The author makes clear his unbounded admiration for Barnum:

He is, in point of health and vigor, in the very midst of his years. He is capable of bringing to his aid more experience and a riper judgment than ever….He appears on the theatre of life’s busy stage as modifier and purifier of many of the abuses which have crept into public amusements, and, through his persistent efforts to divest them of immoralities, will challenge the admiration of a carping world.

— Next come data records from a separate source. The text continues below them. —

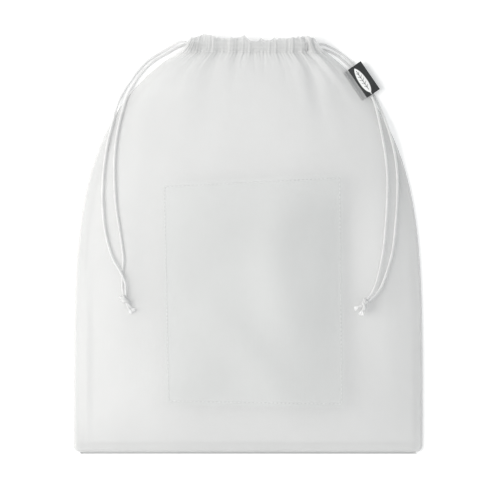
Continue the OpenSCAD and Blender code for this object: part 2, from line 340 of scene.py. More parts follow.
def cord_yarn(name, value, through, glow=0.0):
    """Soft spun yarn of a brightness value; through is the share of light it passes on.

    glow is painted light: an emission that brightens the yarn and its shaded side, standing in for
    the light that loose fibres scatter.
    """
    g = Graph(name)
    place = g.node("TexCoord").outputs["Object"]
    fibres = g.noise(place, 2600.0, 4.0)
    blotch = g.noise(place, 160.0, 2.0)
    tone = g.remap(g.blended(fibres, 0.6, blotch, 0.4), 0.35, 0.65)
    colour = g.mix_colour(tone, grey(value * 0.94), grey(min(value * 1.04, 1.0)))
    normal = g.bump(fibres, 0.45, 0.00012)
    front = g.node("BsdfPrincipled", None, Base_Color=colour, Roughness=0.78, Sheen_Weight=0.35,
                   Sheen_Roughness=0.5, Normal=normal)
    front.inputs["Specular IOR Level"].default_value = 0.2
    front.inputs["Emission Color"].default_value = (1, 1, 1, 1)
    front.inputs["Emission Strength"].default_value = glow
    back = g.node("BsdfTranslucent", None, Color=colour)
    return g.finish(g.mix_shaders(through, front, back).outputs[0])


def satin_tape(name, colour_lo, colour_hi, rough):
    """Woven label tape: fine ribs across it under a soft sheen."""
    g = Graph(name)
    _, xyz = g.cloth_place()
    weave = g.crossing(g.thread_wave(xyz[1], 0.42), g.thread_wave(xyz[0], 0.3))
    cloudy = g.noise(g.node("TexCoord").outputs["Object"], 240.0, 3.0)
    tone = g.remap(g.blended(weave, 0.5, cloudy, 0.5), 0.3, 0.7)
    normal = g.bump(weave, 0.5, 0.00008)
    shader = g.node("BsdfPrincipled", None, Base_Color=g.mix_colour(tone, colour_lo, colour_hi),
                    Roughness=rough, Sheen_Weight=0.2, Normal=normal)
    shader.inputs["Specular IOR Level"].default_value = 0.4
    return g.finish(shader.outputs[0])


MESH = woven_cloth("mesh_cloth", 0.805, 0.68, 0.28, 0.52, 0.22)
HEM = woven_cloth("hem_cloth", 0.78, 0.68, 0.28, 0.55, 0.22)
# painted light: the panels' mesh made brighter for the seam allowances, lighting up the shade
# between the layers and brightening the bag's side edges
LIT_SEAM_CLOTH = woven_cloth("seam_cloth", 0.98, 0.5, 0.76, 0.88, 0.3)
# painted shade: the same mesh made darker for the channels' gathered open ends, drawing the shade
# inside them
SHADED_CUFF = woven_cloth("cuff_cloth_painted_shade", 0.60, 0.6, 0.0, 0.15, 0.2)
# painted shadow: dark grey cloth for the turned edge below the bottom seam, drawing the contact
# shadow under the bag's bottom edge
PAINTED_SHADOW_EDGE = woven_cloth("turned_edge_painted_shadow", 0.50, 0.5, 0.0, 0.10, 0.1)
PATCH = woven_cloth("patch_cloth", 0.86, 0.36, 0.0, 0.05, 0.25, tint=(0.985, 1.0, 0.995))
# the cords and the overlock thread glow faintly: painted light on their shaded sides
CORD = cord_yarn("cord_yarn", 0.85, 0.4, glow=0.03)
# painted light: the cord's yarn made brighter and glowing for the frayed ends, lighting up the
# shade between their fibres
LIT_FRAY = cord_yarn("frayed_yarn_painted_light", 0.96, 0.5, glow=0.15)
THREAD = cord_yarn("sewing_thread", 0.74, 0.15)
SOFT_THREAD = cord_yarn("overlock_thread", 0.90, 0.5, glow=0.05)
BLACK = satin_tape("label_tape_black", (0.012, 0.013, 0.014, 1), (0.035, 0.037, 0.038, 1), 0.42)
WHITE = satin_tape("label_tape_white", (0.80, 0.80, 0.80, 1), (0.92, 0.92, 0.92, 1), 0.55)

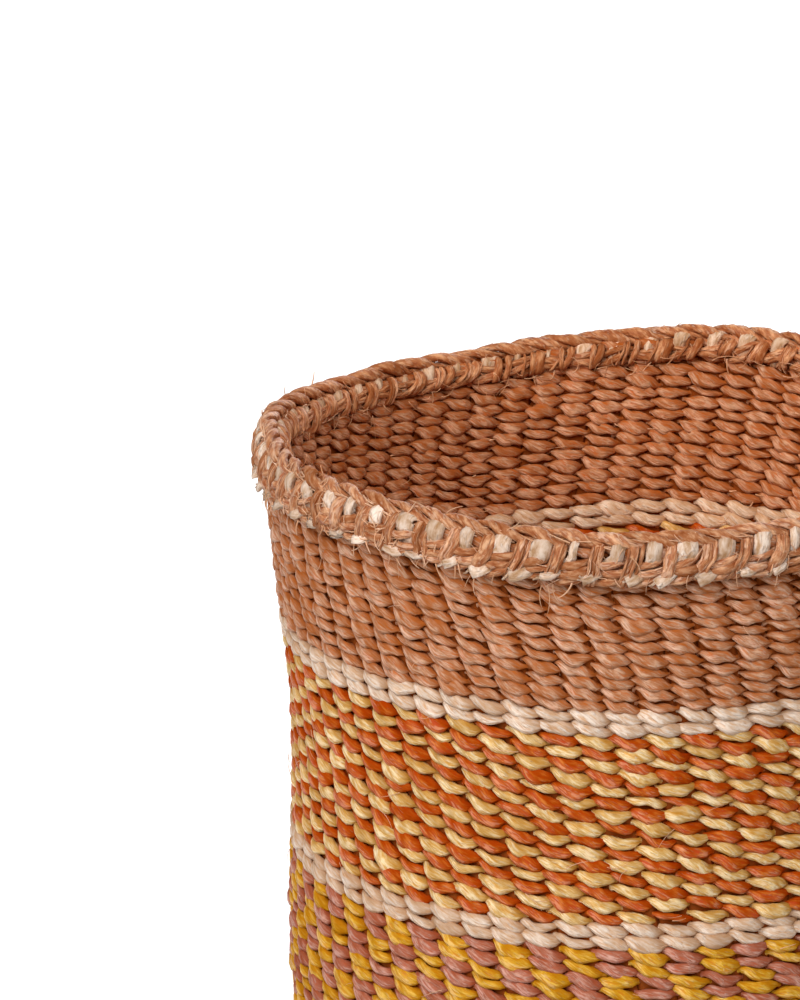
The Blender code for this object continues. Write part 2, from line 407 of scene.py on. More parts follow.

Having praised Barnum, Smith begins his descriptions of the animals in the exhibition with beautifully executed black-and-white illustrations. His section on the tiger is typical of his style and approach:

The Tiger is not an open, but a dangerous foe. Like the lion, it will stalk an unconscious prey, whether it be man or beast, stealing silently and treacherously upon the unwary victim, preferring a woman or a helpless child for the object of its attack….The Tiger is possessed of enormous paws. These are loaded with long, sickle-like talons, with which they deliver a rapid succession of blows, cutting like so many sharp knives, which enable it to strike to the earth the largest animals known to zoology….they are voracious eaters, preferring the fresh, warm blood as it flows from the wound….A strange polytheistic mythology has clothed this animal with a sacred mantle, so that it requires much nerve and enterprise to be able to secure them as specimens of zoology to be placed on exhibition.

Not surprisingly, Mr. Barnum is up to the task of procurement:

His agents in India engaged an army of Fakirs and Shikarries, who, with the aid of a herd of elephants trained for the purpose, succeeded in forcing a group into the jungles, which they entirely surrounded, and by a series of pitfalls, bamboo traps, and other devices…were enabled to secure alive…a pair of the finest Bengal Tigers ever imported.